### DATASET CONTENT ###

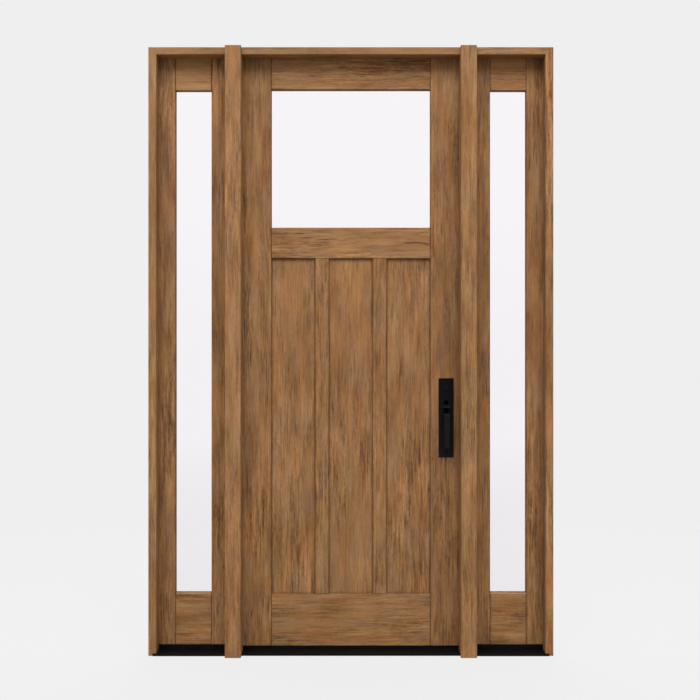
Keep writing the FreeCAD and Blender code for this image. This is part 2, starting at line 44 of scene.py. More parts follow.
def shade(red, green, blue):            # screen values from 0 to 255
    def straight(value):
        value /= 255
        return value / 12.92 if value <= 0.04045 else ((value + 0.055) / 1.055) ** 2.4
    return (straight(red), straight(green), straight(blue), 1.0)


def feed(tree, node, inputs):           # links a socket that it is given, and sets any other value
    for socket, value in inputs.items():
        if isinstance(value, bpy.types.NodeSocket):
            tree.links.new(value, node.inputs[socket])
        else:
            node.inputs[socket].default_value = value


def addNode(tree, kind, inputs=None, **settings):
    node = tree.nodes.new(kind)
    for name, value in settings.items():
        setattr(node, name, value)
    feed(tree, node, inputs or {})
    return node


def ramp(tree, value, low, high, toLow=0.0, toHigh=1.0):
    node = addNode(tree, "ShaderNodeMapRange", {"Value": value, "From Min": low, "From Max": high,
                   "To Min": toLow, "To Max": toHigh})
    return node.outputs[0]


def combine(tree, operation, first, second):
    return addNode(tree, "ShaderNodeMath", {0: first, 1: second}, operation=operation).outputs[0]


def combineVectors(tree, operation, first, second):
    return addNode(tree, "ShaderNodeVectorMath", {0: first, 1: second}, operation=operation).outputs[0]


def blendColour(tree, factor, first, second, mode="MIX"):
    node = addNode(tree, "ShaderNodeMix", {"Factor": factor, "A": first, "B": second}, data_type="RGBA",
                   blend_type=mode)
    return node.outputs["Result"]


# camera, floor and lights

cameraSettings = {
    "eye": (-0.0035, -5.358, 1.2463),   # at half the door's height, square to it
    "lens": 66.90,
    "sensor": 36.0,
}

studio = {
    "background": (239, 239, 239),
    "aboveGlass": (248, 246, 249),      # what shows through clear glass, well above the horizon
    "behindGlass": (244, 242, 245),     # at the horizon
    "nearGlass": (232, 230, 232),       # and on the floor just behind it
    "domeTop": 0.60,                    # strength of the sky dome straight up
    "domeSide": 0.72,                   # at the horizon
    "domeBottom": 0.13,                 # from below
    "floorSize": 400.0,
    "floorMatte": 0.75,                 # how pale the floor is where it is seen
    "floorBounce": 0.30,                # and for the light that it gives back to the object
    "floorShade": 0.09,                 # how much of the shadow shows on the floor
    "fadeFrom": 1.5,                    # metres from the door where the floor's shading starts to fade
    "fadeTo": 4.5,
    "glassFade": 12.0,                  # metres over which the floor behind the glass lightens
    "glassRise": 0.12,                  # how far above the horizon the backdrop goes on lightening
}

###

▶ **WHAT YOU WILL DO**
Each line of the material should be echoed exactly.

▶ **REPLY TO THE TASK**
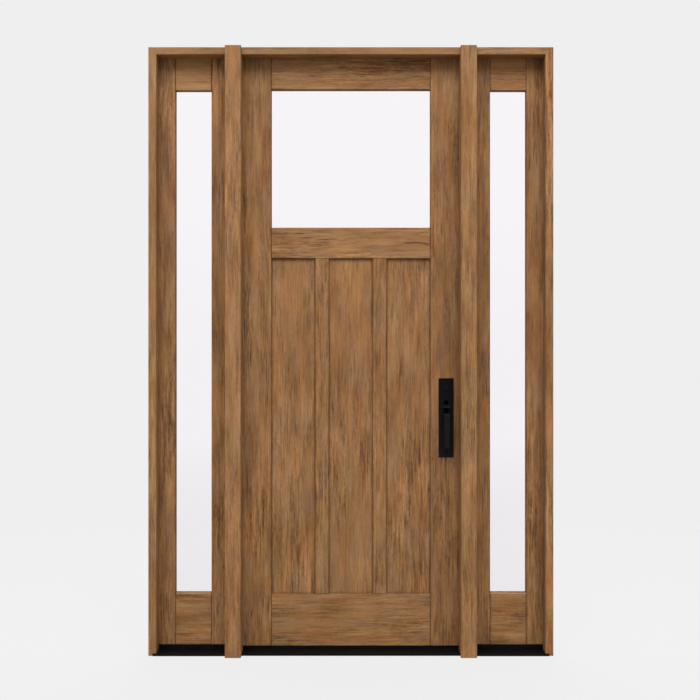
Keep writing the FreeCAD and Blender code for this image. This is part 2, starting at line 44 of scene.py. More parts follow.
def shade(red, green, blue):            # screen values from 0 to 255
    def straight(value):
        value /= 255
        return value / 12.92 if value <= 0.04045 else ((value + 0.055) / 1.055) ** 2.4
    return (straight(red), straight(green), straight(blue), 1.0)


def feed(tree, node, inputs):           # links a socket that it is given, and sets any other value
    for socket, value in inputs.items():
        if isinstance(value, bpy.types.NodeSocket):
            tree.links.new(value, node.inputs[socket])
        else:
            node.inputs[socket].default_value = value


def addNode(tree, kind, inputs=None, **settings):
    node = tree.nodes.new(kind)
    for name, value in settings.items():
        setattr(node, name, value)
    feed(tree, node, inputs or {})
    return node


def ramp(tree, value, low, high, toLow=0.0, toHigh=1.0):
    node = addNode(tree, "ShaderNodeMapRange", {"Value": value, "From Min": low, "From Max": high,
                   "To Min": toLow, "To Max": toHigh})
    return node.outputs[0]


def combine(tree, operation, first, second):
    return addNode(tree, "ShaderNodeMath", {0: first, 1: second}, operation=operation).outputs[0]


def combineVectors(tree, operation, first, second):
    return addNode(tree, "ShaderNodeVectorMath", {0: first, 1: second}, operation=operation).outputs[0]


def blendColour(tree, factor, first, second, mode="MIX"):
    node = addNode(tree, "ShaderNodeMix", {"Factor": factor, "A": first, "B": second}, data_type="RGBA",
                   blend_type=mode)
    return node.outputs["Result"]


# camera, floor and lights

cameraSettings = {
    "eye": (-0.0035, -5.358, 1.2463),   # at half the door's height, square to it
    "lens": 66.90,
    "sensor": 36.0,
}

studio = {
    "background": (239, 239, 239),
    "aboveGlass": (248, 246, 249),      # what shows through clear glass, well above the horizon
    "behindGlass": (244, 242, 245),     # at the horizon
    "nearGlass": (232, 230, 232),       # and on the floor just behind it
    "domeTop": 0.60,                    # strength of the sky dome straight up
    "domeSide": 0.72,                   # at the horizon
    "domeBottom": 0.13,                 # from below
    "floorSize": 400.0,
    "floorMatte": 0.75,                 # how pale the floor is where it is seen
    "floorBounce": 0.30,                # and for the light that it gives back to the object
    "floorShade": 0.09,                 # how much of the shadow shows on the floor
    "fadeFrom": 1.5,                    # metres from the door where the floor's shading starts to fade
    "fadeTo": 4.5,
    "glassFade": 12.0,                  # metres over which the floor behind the glass lightens
    "glassRise": 0.12,                  # how far above the horizon the backdrop goes on lightening
}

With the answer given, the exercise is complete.